Creative studio HELO and Santander partnered with National Coalition Against Domestic Violence (NCADV) and the National Network to End Domestic Violence (NNEDV) to create the piece
‘In Someone Else's Shoes,’ presented by Santander Bank is an interactive exhibit that spotlights the financial hardships of an abusive home. The stand-alone house built in partnership with domestic violence and financial abuse experts and experience creation studio HELO.
During National Domestic Violence Awareness Month in October, HELO Director Annie Saunders recreated a normal American, suburban home and placed it in the centre of the busy World Trade Centre Station in New York. With over 250,000 commuters each day and a hub for finance, HELO with Santander partnered with National Coalition Against Domestic Violence (NCADV) and the National Network to End Domestic Violence (NNEDV).
Together, they brought to life the financial abuse survivors often encounter in such a private and lonely space. People passing by were invited to step inside someone else’s shoes and go into this seemingly happy home. The audience one by one would go into each room and experience a glimpse into the systemic and structural factors that enable a domestic violence situation and make it difficult to escape.

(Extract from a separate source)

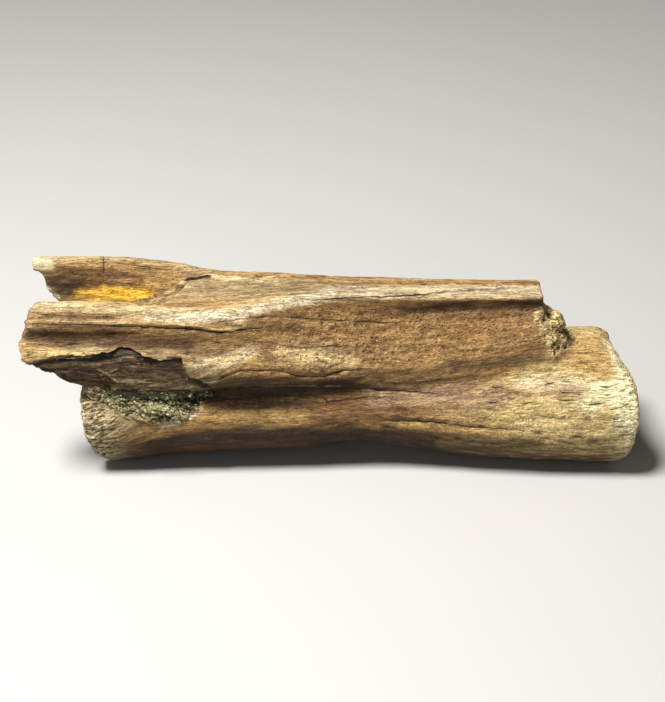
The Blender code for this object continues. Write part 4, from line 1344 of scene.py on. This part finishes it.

Experience creation studio HELO’s challenge was to create an immersive and interactive experience about something private, in such a loud, busy and transitory space. How HELO did this was first, reveal hidden truths, “the most dangerous place for a woman in the world is her home” to make the secret no longer hidden which creates the first step for change. The next is empathy, in someone else’s shoes.
Finally, it is investing and working with the survivors to acknowledge and create moving and forward-thinking experiences together.
The immersive experience reflects the layers and complications of domestic violence circumstances through first-hand audio, location-specific sound effects grounding guests in the societal and historical context of the issue. The 12-minute journey was intended to help visitors understand why it's difficult – and sometimes impossible – for those affected by domestic violence to "just leave."
The exhibit was accompanied by 15-second online videos of financial abuse survivors stories and a website committed to helping survivors reclaim their identity and reach financial freedom.